13.03.2010

deaktywacja hiperłączy aluzji literackich

Brudnicki (1936) pisał o Nowaku w 1981 roku:

Poruszając poszczególne zagadnienia, krytyka nie zdołała rozwiązać podstawowego problemu prozy Nowaka, mianowicie wyjaśnić, w jaki sposób pisarz ten potrafi połączyć w organiczną całość kategorie i obrazy uniwersalne ze sfery mitologii z literackim przetwarzaniem konkretnych wydarzeń historycznych i niemal faktografią, nie gubiąc ani ich konkretności, ani walorów symbolicznych.

Jest rok 2010. Nie dostrzegam w prozie Nowaka nawet strzępów konkretnych wydarzeń historycznych. Orientację czasu powieści zyskuję dzięki analizie symptomów postępu technicznego w świecie przedstawionym. Hiperłącza aluzji deaktywowały się. Śnieg zawiał intersemiotyczne ścieżki dostępu. Zostałam z czystym tekstem, w dodatku bez autorskich podkreśleń – poruszam się po gładkiej powierzchni lodu, nie wiem, w których miejscach wiercono niegdyś przeręble. Odcięto mnie od pożywienia tych, którzy wędrowali tędy przede mną.

Transgresyjność tekstów Nowaka straciła swoją historyczną płaszczyznę, czytelną dla jego rówieśników, na rzecz nowej, czytelnej dziś dla mnie. Wyczuwam ją. Wyobrażając sobie tekst jako materię, widzę połać ciemnego mchu. Na jego powierzchni okruchy innych roślin. Pomiędzy wilgotnymi wypustkami sedymentuje się tajemnica. Dotyk uświadamia, że mech nie ma dna. Nie ma też oczekiwanej konstystencji. Nie przemija. Przekracza wszystkie wymiary. Czy szukam tej nowej transgresyjności na siłę? Czy tamta, utracona transgresyjność, nie była przypadkiem cenniejsza?

Pytanie: dlaczego chcę odczytać ten tekst ściga się z pytaniem o sposób, w jaki powinnam tego dokonać. Powinnam – ale według kogo? Co się stanie, jeśli nie dopełnię obowiązku? Czy ktoś w ogóle zwróci na moje odczytanie uwagę?

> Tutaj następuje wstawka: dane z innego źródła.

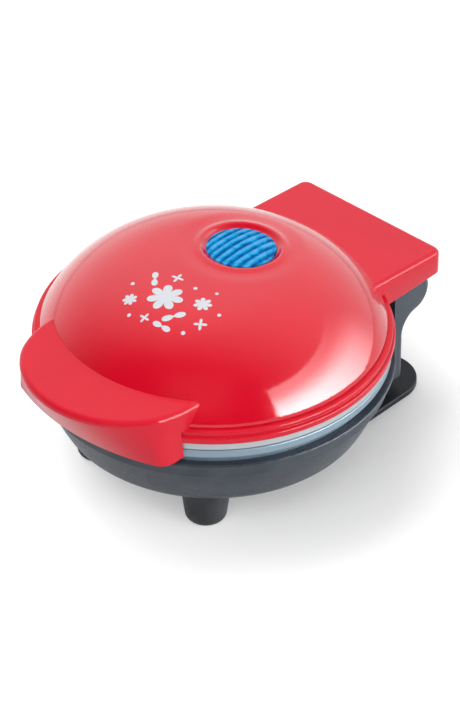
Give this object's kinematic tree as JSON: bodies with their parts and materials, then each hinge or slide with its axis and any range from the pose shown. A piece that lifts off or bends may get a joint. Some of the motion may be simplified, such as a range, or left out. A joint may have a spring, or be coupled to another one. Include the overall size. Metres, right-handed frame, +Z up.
{
  "type": "mini waffle maker",
  "caption": "Round tabletop waffle maker with a hinged domed lid, front lifting handle, grid cooking plates and a cord wrap foot behind its base.",
  "frame": {"origin": "on the standing surface, under the middle of the object's length and width", "axes": "+Z up; +Y from the handle towards the hinge; +X to the right of someone facing the handle"},
  "size_m": [0.128, 0.1636, 0.0796],
  "materials": {
    "base_grey": "moulded charcoal grey plastic, satin",
    "foot_grey": "dark grey moulded plastic, matte",
    "pad_rubber": "black rubber",
    "gland_rubber": "black rubber",
    "lid_red": "red moulded plastic, satin gloss",
    "dome_red": "red lacquered cover, high gloss",
    "upper_band": "brushed light metal band",
    "lower_band": "brushed blue-grey metal band",
    "plate_coating": "cast plate with a dark non-stick coating",
    "heater_sheath": "sheathed heating tube, dull steel",
    "shield_metal": "pressed sheet",
    "steel": "plated steel",
    "fuse_metal": "metal can with axial leads",
    "terminal_cream": "cream moulded plastic",
    "lead_sleeve": "woven heat-proof sleeve, off-white",
    "lens_blue": "translucent blue ribbed lens",
    "holder_white": "white heat-proof plastic",
    "lamp_glass": "clear glass lamp"
  },
  "bodies": {
    "base": {"base_housing": "base_grey", "cord_wrap_plate": "base_grey", "cord_wrap_screws": "steel", "front_foot_left": "foot_grey", "front_foot_right": "foot_grey", "foot_screws": "steel", "rear_foot_left": "pad_rubber", "rear_foot_right": "pad_rubber", "hinge_pin": "steel", "cord_gland": "gland_rubber", "terminal_block": "terminal_cream", "terminal_screws": "steel", "heater_leads": "lead_sleeve", "base_screws": "steel", "lower_heat_shield": "shield_metal", "lower_heater": "heater_sheath", "thermostat": "steel", "thermal_fuse": "fuse_metal", "lower_cooking_plate": "plate_coating", "lower_trim_ring": "lower_band"},
    "lid": {"lid_frame": "lid_red", "lid_dome": "dome_red", "handle": "lid_red", "handle_screws": "steel", "upper_trim_ring": "upper_band", "upper_cooking_plate": "plate_coating", "upper_heater": "heater_sheath", "upper_heat_shield": "shield_metal", "upper_plate_screws": "steel", "indicator_lens": "lens_blue", "lens_retainer": "holder_white", "lamp_holder": "holder_white", "indicator_lamp": "lamp_glass"}
  },
  "joints": [
    {"name": "lid_hinge", "type": "hinge", "parent": "base", "child": "lid", "pos_m": [0, 0.0703, 0.042], "axis": [-1, 0, 0], "range_deg": [0, 100]}
  ]
}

Czuję na karku chłodny powiew katedry, która pożyczyła mi narzędzia potrzebne do pracy. Nie wiem, czy używam ich zgodnie z ich przeznaczeniem. Nieporadnie wykonuję pierwszy ruch.

Powód, dla którego znalazłam skamienielinę, wymógł na mnie przyrzeczenie wierności. Mech. Dotyk. Brak dna.

1 komentarz:

Dobrawka pisze...

Proza Nowaka nie przestaje mnie fascynować i wszystko mi jedno, czy trzyma się ona wydarzeń historycznych, czy tylko jakiejś zbiorowej pamięci i podświadomości. Scena kąpieli w stawie pośród jabłek i tak jest genialna. Pozdrawiam.